According to a ruling from Florida's the 1st District Court of Appeal this Tuesday, municipalities cannot make public the names of police who shoot citizens if the police officers themselves were crime victims -- something that is almost always the case in police shootings, Axios reports.
The ruling was born from a lawsuit filed by two Tallahassee police officers who were involved in separate fatal shooting incidents, who argue that their identities shouldn't be released to the public.
According to the court, laws that protect crime victims should not exclude police officers.
"The court said keeping an officer's identity private wouldn't stop an internal affairs investigation or grand jury proceeding, and wouldn't stop a state attorney from deciding the officer was not a victim and bringing charges," Axios reported.
The Florida Police Benevolent Association, which sued the city of Tallahassee to block the release of the names, said that police shouldn't be excluded from Marsy's Law privacy protections.
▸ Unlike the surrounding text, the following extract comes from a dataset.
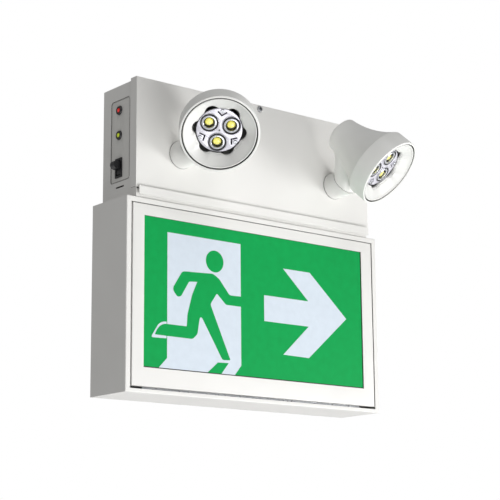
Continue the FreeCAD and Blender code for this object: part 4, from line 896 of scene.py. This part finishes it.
def mixByRay(tree, rays, lit, seen):
    # the named rays meet the second shader, all others the first
    path = addNode(tree, "ShaderNodeLightPath")
    either = addNode(tree, "ShaderNodeMath", {"operation": "MAXIMUM"})
    for ray, socket in zip(rays, either.inputs):
        tree.links.new(path.outputs[ray], socket)
    mixed = addNode(tree, "ShaderNodeMixShader", None, Fac=either.outputs[0])
    tree.links.new(lit.outputs[0], mixed.inputs[1])
    tree.links.new(seen.outputs[0], mixed.inputs[2])
    return mixed.outputs[0]


def makeStage():
    # a plain pale floor far below the light, which the camera sees as white
    floorMesh = bpy.data.meshes.new("studioFloor")
    half = stageLook["floorSize"] / 2
    corners = framePoints(-half, half, -half, half)
    floorMesh.from_pydata([(x, y, stageLook["floorZ"]) for x, y in corners], [], [(0, 1, 2, 3)])
    floor = bpy.data.objects.new("studioFloor", floorMesh)
    bpy.context.scene.collection.objects.link(floor)
    material = bpy.data.materials.new("paleStudioFloor")
    material.use_nodes = True
    tree = material.node_tree
    tree.nodes.clear()
    paint = addNode(tree, "ShaderNodeBsdfDiffuse", None, Color=linear(stageLook["floor"]))
    plainWhite = addNode(tree, "ShaderNodeEmission", None, Color=(1, 1, 1, 1), Strength=1.0)
    surface = mixByRay(tree, ("Is Camera Ray", "Is Glossy Ray"), paint, plainWhite)
    addNode(tree, "ShaderNodeOutputMaterial", None, Surface=surface)
    floorMesh.materials.append(material)


def makeWorld():
    # even white light all round, and a white backdrop
    world = bpy.data.worlds.new("softStudio")
    bpy.context.scene.world = world
    world.use_nodes = True
    tree = world.node_tree
    tree.nodes.clear()
    strength = stageLook["worldLight"]
    ambient = addNode(tree, "ShaderNodeBackground", None, Color=(1, 1, 1, 1), Strength=strength)
    backdrop = addNode(tree, "ShaderNodeBackground", None, Color=(1, 1, 1, 1), Strength=1.0)
    surface = mixByRay(tree, ("Is Camera Ray", "Is Transmission Ray"), ambient, backdrop)
    addNode(tree, "ShaderNodeOutputWorld", None, Surface=surface)


def makeLamp(name, place, target, sizeM, watts):
    light = bpy.data.lights.new(name, "AREA")
    light.shape = "DISK"
    light.size = sizeM
    light.energy = watts
    lamp = bpy.data.objects.new(name, light)
    lamp.location = place
    lamp.rotation_euler = (Vector(target) - Vector(place)).to_track_quat("-Z", "Y").to_euler()
    bpy.context.scene.collection.objects.link(lamp)


cameraLook = {
    "focalMm": 110.64, "sensorMm": 36, "eye": (-1.041389, -1.33306, -0.290885), "pan": -0.681, "tilt": 0.214,
    "roll": 0.008,
}


def makeCamera():
    # a long lens from the left, a little below the sign
    camera = bpy.data.cameras.new("camera")
    camera.lens = cameraLook["focalMm"]
    camera.sensor_width = cameraLook["sensorMm"]
    camera.clip_end = 60
    aim = Matrix.Rotation(cameraLook["pan"], 3, "Z") @ Matrix.Rotation(cameraLook["tilt"], 3, "X")
    aim = aim @ Matrix.Rotation(cameraLook["roll"], 3, "Y") @ Matrix.Rotation(math.radians(90), 3, "X")
    eye = bpy.data.objects.new("camera", camera)
    eye.matrix_world = Matrix.Translation(cameraLook["eye"]) @ aim.to_4x4()
    bpy.context.scene.collection.objects.link(eye)
    bpy.context.scene.camera = eye


# round soft lamps: metres and watts
studioLamps = {
    "keyLamp": {"stand": (2.3, -1.92, -1.0), "target": (0.0, 0.0, 0.08), "wide": 1.3, "watts": 58},
    "fillLamp": {"stand": (-0.2, -1.4, -1.2), "target": (0.0, 0.0, 0.05), "wide": 1.2, "watts": 15},
    "topLamp": {"stand": (-0.3, -1.6, 2.0), "target": (0.0, 0.0, 0.08), "wide": 1.4, "watts": 11},
}
makeStage()
makeWorld()
for lampName, lamp in studioLamps.items():
    makeLamp(lampName, lamp["stand"], lamp["target"], lamp["wide"], lamp["watts"])
makeCamera()
bpy.context.scene.view_settings.view_transform = "Standard"
print("stage, lamps and camera")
"Both of these officers were threatened with deadly force, and they had to make the horrible decision to use deadly force in defense of themselves," said PBA attorney Stephen Webster to the Tallahassee Democrat.
But not everyone agrees.
"Today's decision was an unfortunate setback for police accountability," said attorney Mark Caramanica, who is representing news organizations. "We respectfully disagree with the court's reasoning and are considering our options."